● Your instructions:
Scan the material for the word "parts", and copy each line where it shows up.
— start Data to use —
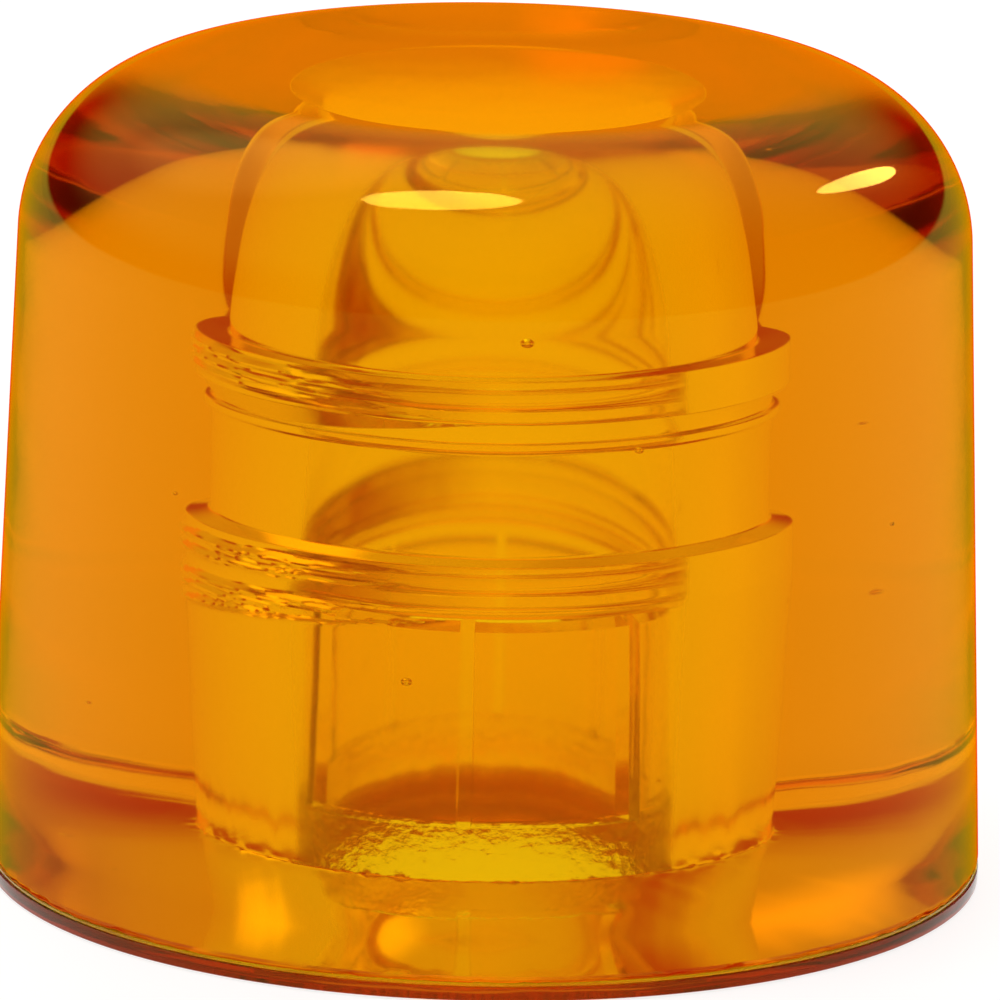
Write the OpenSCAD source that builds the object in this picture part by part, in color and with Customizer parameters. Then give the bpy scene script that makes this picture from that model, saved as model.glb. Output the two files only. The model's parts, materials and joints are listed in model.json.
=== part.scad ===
— end Data to use —
— start Data to use —
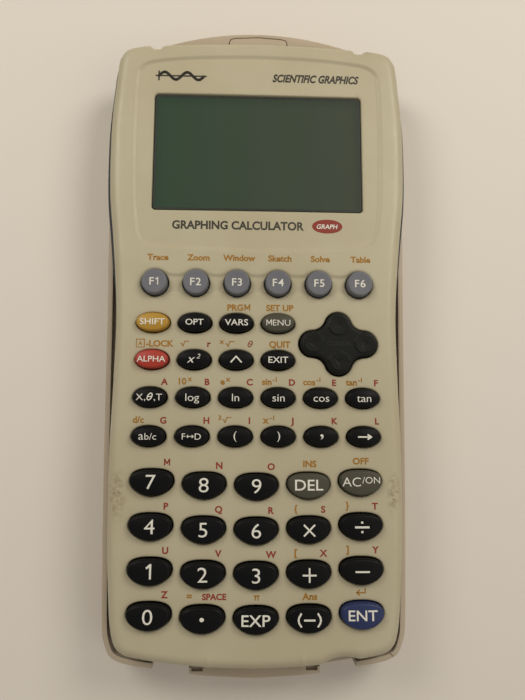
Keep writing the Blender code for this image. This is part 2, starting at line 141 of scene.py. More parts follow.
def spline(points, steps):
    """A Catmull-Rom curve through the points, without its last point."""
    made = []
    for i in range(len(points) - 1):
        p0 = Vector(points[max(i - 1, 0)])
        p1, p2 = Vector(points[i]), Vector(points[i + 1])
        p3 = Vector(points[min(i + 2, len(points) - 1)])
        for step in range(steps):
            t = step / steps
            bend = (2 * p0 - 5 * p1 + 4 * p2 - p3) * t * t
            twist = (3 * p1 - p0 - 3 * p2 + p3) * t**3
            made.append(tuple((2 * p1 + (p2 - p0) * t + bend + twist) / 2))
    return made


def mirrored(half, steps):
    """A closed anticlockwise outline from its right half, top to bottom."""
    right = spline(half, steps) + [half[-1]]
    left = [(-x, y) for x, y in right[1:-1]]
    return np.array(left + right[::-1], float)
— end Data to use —
● The response:
Write the OpenSCAD source that builds the object in this picture part by part, in color and with Customizer parameters. Then give the bpy scene script that makes this picture from that model, saved as model.glb. Output the two files only. The model's parts, materials and joints are listed in model.json.
Keep writing the Blender code for this image. This is part 2, starting at line 141 of scene.py. More parts follow.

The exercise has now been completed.